Critical dynamical fluctuations in reaction-diffusion processes
Benoit Dagallier, Claudio Landim
TL;DR
The paper rigorously analyzes a one-dimensional reaction-diffusion system formed by a Glauber+Kawasaki dynamics at a dynamical critical point. It proves that critical slowdown is governed by a single slow observable—the global density or magnetisation—whose fluctuations converge to a nonlinear stochastic differential equation, while all other observables remain fast and Gaussian with explicitly computable space-time covariance. The authors develop a refined relative-entropy framework, including tilted reference measures, to decouple slow and fast modes and derive close macroscopic equations for the slow magnetisation, even in the presence of nonlinearity that defeats local equilibrium.
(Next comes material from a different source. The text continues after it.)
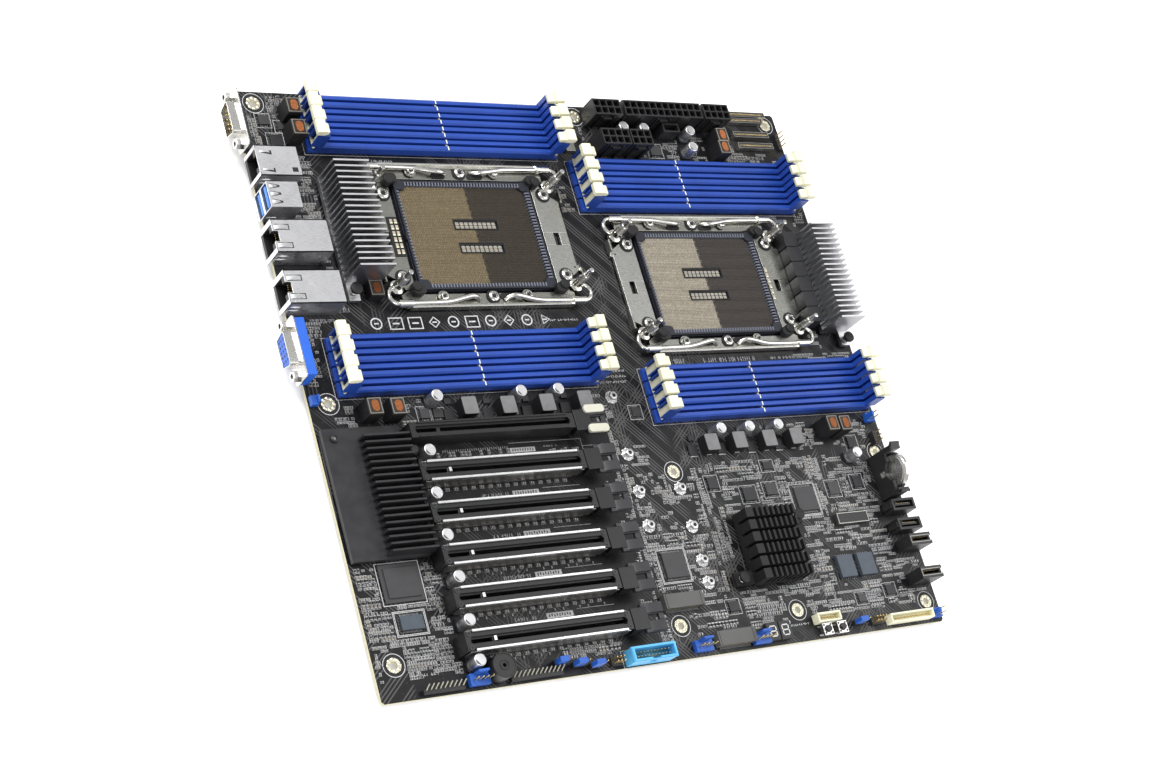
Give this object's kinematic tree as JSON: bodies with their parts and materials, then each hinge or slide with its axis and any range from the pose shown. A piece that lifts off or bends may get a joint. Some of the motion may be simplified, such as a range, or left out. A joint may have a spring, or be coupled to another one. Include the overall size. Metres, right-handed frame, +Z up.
{
  "type": "server motherboard",
  "caption": "Large dual-processor circuit board with memory banks, expansion slots, heat sinks, ports and power connectors, for mounting flat in a chassis.",
  "frame": {"origin": "middle of the object's base: the centre of the bounding box in X and Y, at the level of the backplates' and solder tails' undersides", "axes": "+X from the rear (port) edge to the front edge, +Y from the expansion-slot edge to the power-connector edge, +Z up out of the component side"},
  "size_m": [0.3392, 0.3048, 0.0267],
  "materials": {
    "board_laminate": "solder-masked glass laminate, semi-gloss",
    "memory_blue": "moulded, satin",
    "latch_cream": "moulded, satin",
    "connector_black": "moulded, fine texture",
    "latch_grey": "moulded, satin",
    "header_blue": "moulded, satin",
    "port_blue": "moulded, satin",
    "socket_contacts": "field of plated contacts in a moulded body",
    "bolster_steel": "stamped, nickel plated",
    "backplate_steel": "stamped, zinc plated",
    "port_nickel": "thin shell, bright plated",
    "cell_nickel": "drawn can, bright",
    "silver_aluminium": "extruded, clear anodised",
    "black_aluminium": "extruded, black anodised",
    "button_steel": "stamped cover"
  },
  "bodies": {
    "root": {"board": "board_laminate", "cpu_socket_1": "socket_contacts", "bolster_plate_1": "bolster_steel", "backplate_1": "backplate_steel", "cpu_socket_2": "socket_contacts", "bolster_plate_2": "bolster_steel", "backplate_2": "backplate_steel", "dimm_bank_1": "memory_blue", "dimm_bank_2": "memory_blue", "dimm_bank_3": "memory_blue", "dimm_bank_4": "memory_blue", "pcie_slot_1": "connector_black", "pcie_slot_2": "connector_black", "pcie_slot_3": "connector_black", "pcie_slot_4": "connector_black", "pcie_slot_5": "connector_black", "pcie_slot_6": "connector_black", "regulator_heatsink_rear": "silver_aluminium", "regulator_heatsink_front": "silver_aluminium", "low_heatsink": "black_aluminium", "chipset_heatsink": "black_aluminium", "serial_port": "port_nickel", "management_lan_port": "port_nickel", "usb_port_stack": "port_nickel", "lan_port_1": "port_nickel", "lan_port_2": "port_nickel", "video_port": "port_blue", "board_power_24pin": "connector_black", "cpu_power_8pin_1": "connector_black", "cpu_power_8pin_2": "connector_black", "aux_power_8pin": "connector_black", "aux_power_6pin": "connector_black", "battery_holder": "connector_black", "sata_port_1": "connector_black", "sata_port_2": "connector_black", "slim_port_1": "connector_black", "slim_port_2": "connector_black", "buzzer": "connector_black", "usb_header": "header_blue", "card_socket_1": "connector_black", "card_socket_2": "connector_black", "power_button_base": "button_steel", "reset_button_base": "button_steel"},
    "dimm_latches_1_rear": {"dimm_latches_1_rear": "latch_cream"},
    "dimm_latches_1_front": {"dimm_latches_1_front": "latch_cream"},
    "dimm_latches_2_rear": {"dimm_latches_2_rear": "latch_cream"},
    "dimm_latches_2_front": {"dimm_latches_2_front": "latch_cream"},
    "dimm_latches_3_rear": {"dimm_latches_3_rear": "latch_cream"},
    "dimm_latches_3_front": {"dimm_latches_3_front": "latch_cream"},
    "dimm_latches_4_rear": {"dimm_latches_4_rear": "latch_cream"},
    "dimm_latches_4_front": {"dimm_latches_4_front": "latch_cream"},
    "pcie_latch_1": {"pcie_latch_1": "latch_grey"},
    "pcie_latch_2": {"pcie_latch_2": "latch_grey"},
    "pcie_latch_3": {"pcie_latch_3": "latch_grey"},
    "pcie_latch_4": {"pcie_latch_4": "latch_grey"},
    "pcie_latch_5": {"pcie_latch_5": "latch_grey"},
    "pcie_latch_6": {"pcie_latch_6": "latch_grey"},
    "coin_cell": {"coin_cell": "cell_nickel"},
    "power_button": {"power_button": "connector_black"},
    "reset_button": {"reset_button": "connector_black"}
  },
  "joints": [
    {"name": "dimm_latches_1_rear_swing", "type": "hinge", "parent": "root", "child": "dimm_latches_1_rear", "pos_m": [-0.1272, 0.13408, 0.009], "axis": [0, -1, 0], "range_deg": [0, 32]},
    {"name": "dimm_latches_1_front_swing", "type": "hinge", "parent": "root", "child": "dimm_latches_1_front", "pos_m": [0.011, 0.13408, 0.009], "axis": [0, 1, 0], "range_deg": [0, 32]},
    {"name": "dimm_latches_2_rear_swing", "type": "hinge", "parent": "root", "child": "dimm_latches_2_rear", "pos_m": [0.0206, 0.10318, 0.009], "axis": [0, -1, 0], "range_deg": [0, 32]},
    {"name": "dimm_latches_2_front_swing", "type": "hinge", "parent": "root", "child": "dimm_latches_2_front", "pos_m": [0.1588, 0.10318, 0.009], "axis": [0, 1, 0], "range_deg": [0, 32]},
    {"name": "dimm_latches_3_rear_swing", "type": "hinge", "parent": "root", "child": "dimm_latches_3_rear", "pos_m": [-0.1432, 0.00588, 0.009], "axis": [0, -1, 0], "range_deg": [0, 32]},
    {"name": "dimm_latches_3_front_swing", "type": "hinge", "parent": "root", "child": "dimm_latches_3_front", "pos_m": [-0.005, 0.00588, 0.009], "axis": [0, 1, 0], "range_deg": [0, 32]},
    {"name": "dimm_latches_4_rear_swing", "type": "hinge", "parent": "root", "child": "dimm_latches_4_rear", "pos_m": [0.0267, -0.01652, 0.009], "axis": [0, -1, 0], "range_deg": [0, 32]},
    {"name": "dimm_latches_4_front_swing", "type": "hinge", "parent": "root", "child": "dimm_latches_4_front", "pos_m": [0.1649, -0.01652, 0.009], "axis": [0, 1, 0], "range_deg": [0, 32]},
    {"name": "pcie_latch_1_press", "type": "hinge", "parent": "root", "child": "pcie_latch_1", "pos_m": [-0.0261, -0.0308, 0.0085], "axis": [0, 1, 0], "range_deg": [0, 20]},
    {"name": "pcie_latch_2_press", "type": "hinge", "parent": "root", "child": "pcie_latch_2", "pos_m": [-0.0261, -0.05112, 0.0085], "axis": [0, 1, 0], "range_deg": [0, 20]},
    {"name": "pcie_latch_3_press", "type": "hinge", "parent": "root", "child": "pcie_latch_3", "pos_m": [-0.0261, -0.07144, 0.0085], "axis": [0, 1, 0], "range_deg": [0, 20]},
    {"name": "pcie_latch_4_press", "type": "hinge", "parent": "root", "child": "pcie_latch_4", "pos_m": [-0.0261, -0.09176, 0.0085], "axis": [0, 1, 0], "range_deg": [0, 20]},
    {"name": "pcie_latch_5_press", "type": "hinge", "parent": "root", "child": "pcie_latch_5", "pos_m": [-0.0261, -0.11208, 0.0085], "axis": [0, 1, 0], "range_deg": [0, 20]},
    {"name": "pcie_latch_6_press", "type": "hinge", "parent": "root", "child": "pcie_latch_6", "pos_m": [-0.0261, -0.1324, 0.0085], "axis": [0, 1, 0], "range_deg": [0, 20]},
    {"name": "coin_cell_lift", "type": "slide", "parent": "root", "child": "coin_cell", "axis": [0, 0, 1], "range_m": [0, 0.024]},
    {"name": "power_button_press", "type": "slide", "parent": "root", "child": "power_button", "axis": [0, 0, -1], "range_m": [0, 0.00025], "stiffness_N_per_m": 80, "springref_m": -0.0006},
    {"name": "reset_button_press", "type": "slide", "parent": "root", "child": "reset_button", "axis": [0, 0, -1], "range_m": [0, 0.00025], "stiffness_N_per_m": 80, "springref_m": -0.0006}
  ]
}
A detailed analysis of the adjoint generators and higher-order correlations, augmented by renormalisation and large-deviation controls, yields a comprehensive description of both slow non-Gaussian fluctuations and fast Gaussian fluctuations, providing a rigorous handle on dynamical phase transitions in short-range interacting particle systems. The work lays groundwork for extensions to higher dimensions and more complex Kawasaki dynamics, and offers a precise mechanism for the observed dynamical universality via slow-fast mode projection.
Abstract
We consider a one-dimensional microscopic reaction-diffusion process obtained as a superposition of a Glauber and a Kawasaki dynamics. The reaction term is tuned so that a dynamical phase transition occurs in the model as a suitable parameter is varied. We study dynamical fluctuations of the density field at the critical point. We characterise the slowdown of the dynamics at criticality, and prove that this slowdown is induced by a single observable, the global density (or magnetisation). We show that magnetisation fluctuations are non-Gaussian and characterise their limit as the solution of a non-linear SDE. We prove, furthermore, that other observables remain fast: the density field acting on the fast modes (i.e. on mean-0 test functions) and with Gaussian scaling converges, in the sense of finite dimensional distributions, to a Gaussian field with space-time covariance that we compute explicitly. The proof relies on a decoupling of slow and fast modes relying in particular on a relative entropy argument. Major technical difficulties include the fact that local equilibrium does not hold due to the non-linearity, and proving replacement estimates on diverging time intervals due to critical slowdown.